指栞(ゆびしおり)

前にも書いたかも知れないけど。

カウントダウン。

 長い目で見るとそれがどんなに不利なことかどれほど声高にアナウンスされようとも年金は六十歳から前倒しでもらおうと決めている。前の会社を退職してから非課税世帯になったので年金の支払いが全額免除されてたんだけど今年になって急に免除が不可になったと知らせて来たことは前にも書いた通りだ。その辺についてはもう一度調べなければならない。でもとりあえずちょうど一年後から年金の受給ができる。

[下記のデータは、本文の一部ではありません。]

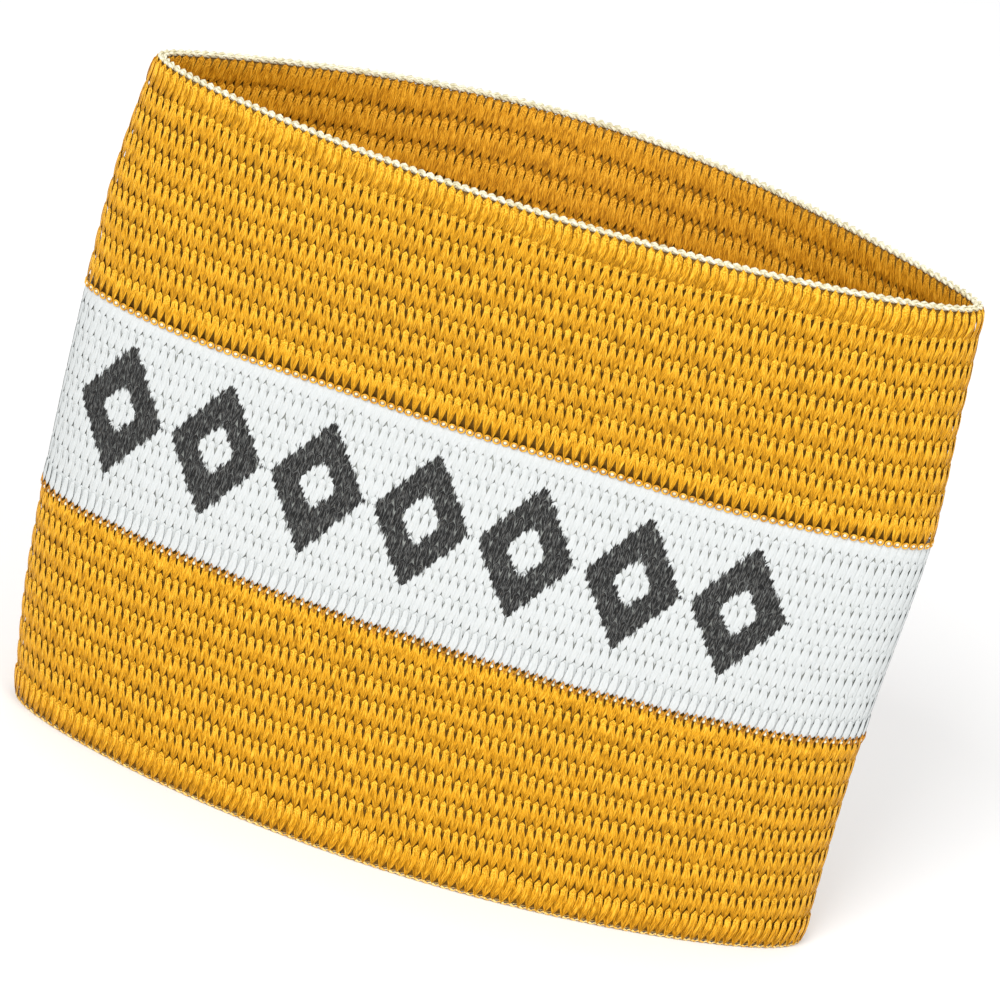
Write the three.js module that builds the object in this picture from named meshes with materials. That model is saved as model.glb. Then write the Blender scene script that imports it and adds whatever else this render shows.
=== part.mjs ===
// A captain armband: one loop of ribbed knitted elastic in three colours, standing on its lower rim.
// Millimetres, +Z up. The two folds of the loop lie along X, its front faces -Y, and the lower rim is at Z = 0.
import * as THREE from 'three';

// Driving dimensions
const LOOP_LENGTH = 230; // once round the outside of the ribs, the same at every height
const RIB_HEIGHT = 3.25;
const RIBS = { lower: 9, middle: 9, upper: 9 };
const VALLEY_WALL = 1.0; // wall between two ribs
const RIB_RELIEF = 0.4; // how far a rib stands out, on each face of the wall
const FOLD_INSIDE = 1.2; // inside radius of the roundest fold
const FRONT_BULGE = 16.2; // from the line between the folds out to the front, at its fullest
const BACK_BULGE = 23.4;
const TOP_CHAIN_HEIGHT = 0.8;
const BOTTOM_CHAIN_HEIGHT = 0.5;
const CHAIN_WALL = 0.9;
const SEAM_GAP = 0.3; // between pieces that meet

// The outline of the loop, seen from above, at heights that are shares of the whole height.
// front and back are shares of the two bulges, fold of FOLD_INSIDE, and lean is a shift along X, as a share of
// LOOP_LENGTH.
const OUTLINES = [
  { at: 0.0, front: 1.0, back: 0.68, fold: 1.0, lean: 0.001 },
  { at: 0.17, front: 0.84, back: 0.58, fold: 0.85, lean: -0.004 },
  { at: 0.34, front: 0.79, back: 0.51, fold: 0.75, lean: -0.006 },
  { at: 0.65, front: 0.61, back: 0.45, fold: 0.4, lean: -0.005 },
  { at: 0.83, front: 0.76, back: 0.67, fold: 0.33, lean: -0.007 },
  { at: 1.0, front: 0.86, back: 1.0, fold: 0.3, lean: -0.006 },
];

// One rib from its foot to its top: height as a share of RIB_HEIGHT, relief as a share of RIB_RELIEF.
// The outer face is rounder and hangs over its foot a little, as each row of the knit overlaps the one below.
const OUTER_RIB = [
  { up: 0.0, relief: 0.0 },
  { up: 0.32, relief: 0.75 },
  { up: 0.72, relief: 1.0 },
];
const INNER_RIB = [
  { up: 0.0, relief: 0.0 },
  { up: 0.55, relief: 1.0 },
];

// A chain's section: width as a share of its wall, height as a share of its height, from its foot round.
const CHAIN_SECTION = [
  { side: 0.3, up: 0.0 },
  { side: 0.5, up: 0.45 },
  { side: 0.22, up: 1.0 },
  { side: -0.22, up: 1.0 },
  { side: -0.5, up: 0.45 },
  { side: -0.3, up: 0.0 },
];

const STEPS_ROUND = 36;
const STEPS_TO_FOLDS = 0.4; // how far the steps are drawn towards the folds, from 0 to 1

const rib_wall = VALLEY_WALL + 2 * RIB_RELIEF;
const bandHeight = (ribs) => ribs * RIB_HEIGHT;

// The pieces from the floor up
const lower_band_foot = BOTTOM_CHAIN_HEIGHT + SEAM_GAP;
const middle_band_foot = lower_band_foot + bandHeight(RIBS.lower) + SEAM_GAP;
const upper_band_foot = middle_band_foot + bandHeight(RIBS.middle) + SEAM_GAP;
const top_chain_foot = upper_band_foot + bandHeight(RIBS.upper) + SEAM_GAP;
const whole_height = top_chain_foot + TOP_CHAIN_HEIGHT;

const outlineColumns = ['front', 'back', 'fold', 'lean'];
const outlineBetweenRows = new THREE.CubicInterpolant(
  OUTLINES.map((row) => row.at),
  OUTLINES.flatMap((row) => outlineColumns.map((column) => row[column])),
  outlineColumns.length,
);

const roundSteps = Array.from({ length: STEPS_ROUND }, (_, step) => {
  const even = (2 * Math.PI * step) / STEPS_ROUND;
  return even - (STEPS_TO_FOLDS * Math.sin(2 * even)) / 2;
});

// A point on the outside of the ribs and the direction out of the cloth there. The outline is a flat ellipse that
// gives the folds their radius, plus a bulge of the third power in the middle of each face.
function outlinePoint(outline, turn) {
  const { halfWidth, front, back, foldRadius, lean } = outline;
  const fold = Math.sqrt(foldRadius * halfWidth);
  const bulge = (Math.sin(turn) < 0 ? front : back) - fold;
  const point = new THREE.Vector2(
    lean + halfWidth * Math.cos(turn),
    fold * Math.sin(turn) + bulge * Math.sin(turn) ** 3,
  );
  const out = new THREE.Vector2(
    fold * Math.cos(turn) + 3 * bulge * Math.sin(turn) ** 2 * Math.cos(turn),
    halfWidth * Math.sin(turn),
  ).normalize();
  return { point, out };
}

function lengthRound(outline) {
  const points = roundSteps.map((turn) => outlinePoint(outline, turn).point);
  return points.reduce((sum, point, step) => sum + point.distanceTo(points[(step + 1) % STEPS_ROUND]), 0);
}

// The outline at a height. The half-width is found by halving, so that the loop is as long there as everywhere.
function outlineAt(height) {
  const [front, back, fold, lean] = outlineBetweenRows.evaluate(height / whole_height);
  const outline = {
    front: front * FRONT_BULGE,
    back: back * BACK_BULGE,
    foldRadius: rib_wall + fold * FOLD_INSIDE,
    lean: lean * LOOP_LENGTH,
  };
  let narrow = LOOP_LENGTH / 8;
  let wide = LOOP_LENGTH / 2;
  for (let halving = 0; halving < 24; halving++) {
    outline.halfWidth = (narrow + wide) / 2;
    if (lengthRound(outline) < LOOP_LENGTH) narrow = outline.halfWidth;
    else wide = outline.halfWidth;
  }
  return outline;
}

// A closed ring from a closed section: each section point has a height and a depth into the cloth from the outside
// of the ribs, in order up the outside and down the inside.
function ringOfCloth(section) {
  const positions = section.flatMap(({ height, depth }) => {
    const outline = outlineAt(height);
    return roundSteps.flatMap((turn) => {
      const { point, out } = outlinePoint(outline, turn);
      point.addScaledVector(out, -depth);
      return [point.x, point.y, height];
    });
  });
  const indices = [];
  section.forEach((_, row) => {
    const thisRow = row * STEPS_ROUND;
    const nextRow = ((row + 1) % section.length) * STEPS_ROUND;
    for (let step = 0; step < STEPS_ROUND; step++) {
      const next = (step + 1) % STEPS_ROUND;
      indices.push(thisRow + step, thisRow + next, nextRow + next);
      indices.push(thisRow + step, nextRow + next, nextRow + step);
    }
  });
  const geometry = new THREE.BufferGeometry();
  geometry.setAttribute('position', new THREE.Float32BufferAttribute(positions, 3));
  geometry.setIndex(indices);
  return geometry;
}

// One face of a band: its ribs from the foot up, ending in the valley above the last one.
function ribbedFace(foot, ribs, rib, depthOf) {
  const rows = [];
  for (let count = 0; count < ribs; count++) {
    for (const { up, relief } of rib) {
      rows.push({ height: foot + (count + up) * RIB_HEIGHT, depth: depthOf(relief * RIB_RELIEF) });
    }
  }
  rows.push({ height: foot + bandHeight(ribs), depth: depthOf(0) });
  return rows;
}

function ribbedBand(foot, ribs) {
  const outside = ribbedFace(foot, ribs, OUTER_RIB, (relief) => RIB_RELIEF - relief);
  const inside = ribbedFace(foot, ribs, INNER_RIB, (relief) => RIB_RELIEF + VALLEY_WALL + relief);
  return ringOfCloth([...outside, ...inside.reverse()]);
}

// An edge chain runs along the middle of the wall.
function edgeChain(foot, chainHeight) {
  return ringOfCloth(
    CHAIN_SECTION.map(({ side, up }) => ({
      height: foot + up * chainHeight,
      depth: rib_wall / 2 - side * CHAIN_WALL,
    })),
  );
}

const goldYarn = new THREE.MeshStandardMaterial({ color: 0xf0a519, roughness: 0.55, metalness: 0 });
const whiteYarn = new THREE.MeshStandardMaterial({ color: 0xdcdcd7, roughness: 0.8, metalness: 0 });
const creamYarn = new THREE.MeshStandardMaterial({ color: 0xf2ecd0, roughness: 0.7, metalness: 0 });
const paleGoldYarn = new THREE.MeshStandardMaterial({ color: 0xf6cf62, roughness: 0.6, metalness: 0 });

const armband = new THREE.Group();

function addPiece(name, geometry, material) {
  const piece = new THREE.Mesh(geometry, material);
  piece.name = name;
  armband.add(piece);
}

addPiece('bottom_edge_chain', edgeChain(0, BOTTOM_CHAIN_HEIGHT), paleGoldYarn);
addPiece('lower_band', ribbedBand(lower_band_foot, RIBS.lower), goldYarn);
addPiece('middle_band', ribbedBand(middle_band_foot, RIBS.middle), whiteYarn);
addPiece('upper_band', ribbedBand(upper_band_foot, RIBS.upper), goldYarn);
addPiece('top_edge_chain', edgeChain(top_chain_foot, TOP_CHAIN_HEIGHT), creamYarn);

// The origin is under the middle of the loop's box.
const middle = new THREE.Box3().setFromObject(armband).getCenter(new THREE.Vector3());
armband.position.set(-middle.x, -middle.y, 0);

export default armband;
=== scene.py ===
import math

import bpy
import numpy as np
from mathutils import Matrix, Vector


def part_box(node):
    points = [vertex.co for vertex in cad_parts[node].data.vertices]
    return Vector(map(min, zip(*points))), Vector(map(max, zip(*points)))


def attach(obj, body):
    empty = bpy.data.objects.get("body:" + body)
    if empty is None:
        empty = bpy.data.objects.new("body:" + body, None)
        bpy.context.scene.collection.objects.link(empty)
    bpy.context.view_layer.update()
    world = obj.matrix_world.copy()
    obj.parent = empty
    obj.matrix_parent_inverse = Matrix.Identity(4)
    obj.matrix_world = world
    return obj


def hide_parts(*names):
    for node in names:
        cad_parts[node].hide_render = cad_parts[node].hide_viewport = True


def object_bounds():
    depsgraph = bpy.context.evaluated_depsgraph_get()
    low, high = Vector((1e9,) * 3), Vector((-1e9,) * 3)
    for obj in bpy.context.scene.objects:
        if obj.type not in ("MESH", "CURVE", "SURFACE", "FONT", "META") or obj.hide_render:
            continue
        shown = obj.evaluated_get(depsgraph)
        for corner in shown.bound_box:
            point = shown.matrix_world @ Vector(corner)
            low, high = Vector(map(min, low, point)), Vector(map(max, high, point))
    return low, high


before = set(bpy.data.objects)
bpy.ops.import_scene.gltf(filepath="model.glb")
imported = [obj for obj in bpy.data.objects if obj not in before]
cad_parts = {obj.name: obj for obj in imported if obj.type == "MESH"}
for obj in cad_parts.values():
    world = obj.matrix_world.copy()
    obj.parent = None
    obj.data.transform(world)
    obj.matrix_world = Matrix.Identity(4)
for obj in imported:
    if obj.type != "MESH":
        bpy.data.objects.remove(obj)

cad_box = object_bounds()
MM = 0.001

# The camera, round the middle of the loop
VIEW_AZIMUTH = math.radians(4.7)
VIEW_ELEVATION = math.radians(24.5)
VIEW_ROLL = math.radians(15.5)
VIEW_DISTANCE = 632 * MM
VIEW_WIDTH = 125 * MM
VIEW_RIGHT = 1.87 * MM
VIEW_DOWN = 0.37 * MM
SENSOR_WIDTH = 36
CLIP_FROM, CLIP_TO = 0.01, 10

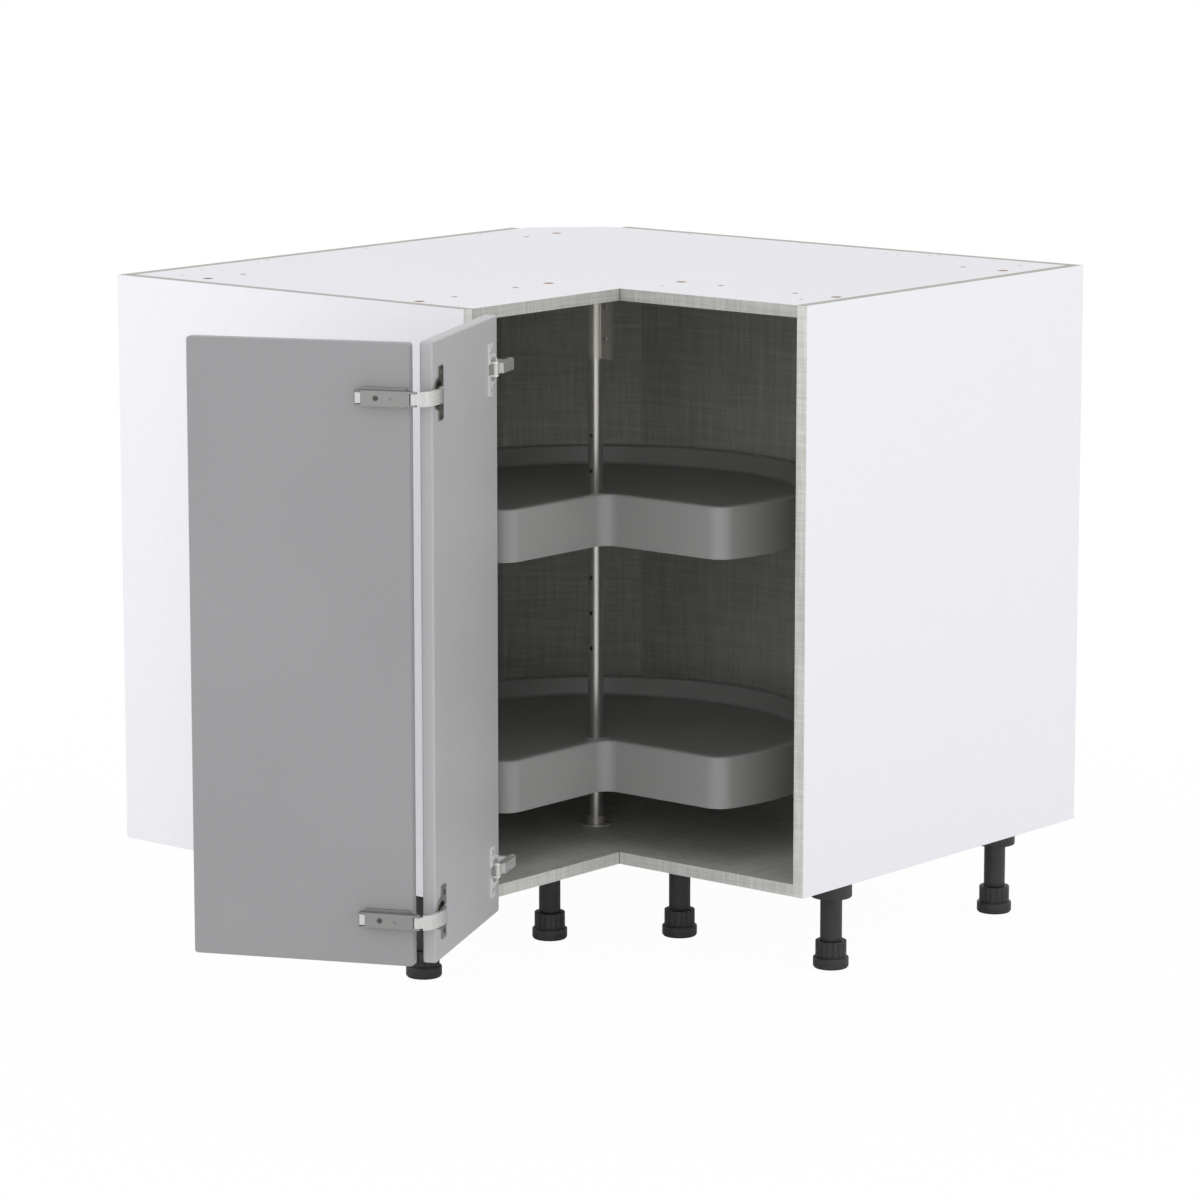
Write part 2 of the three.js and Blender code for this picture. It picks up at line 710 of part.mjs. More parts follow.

365からのカウントダウン開始だ。前倒しの受給ではねんきん定期便に書かれた額より何割か差し引かれることになるらしい。それでも二十年ちょっとにわたって六百万円あまり納めているので最低でも元は取りたい。月六万ずつ受給したとして百ヶ月経たないと元が取れない。八年四ヶ月だ。この場合六十歳からの受給で六十八歳四ヶ月にならないと元が取れないということになる。それまでに死んでしまえばこれはもう諦めるしかない。それより長く生きられたら生きられた分だけ払ったより多くのお金がもらえる訳だ。まあ月に六万円ももらえるのかどうかは不確かながら。六十歳で受給を始めると六十五歳から受給を始めた人と比べて八十歳過ぎに総受給額で追い抜かれるそうだ。勝手に追い抜いて行けばいい。誰かと競争する生き方なんて十年前にはっきりとそれ以前からもなんとなくやめている。僕はどんな人とも関係のない場所を見つけてそこで子供と家人と少数の大切な人々だけを守りながら暮らして行く。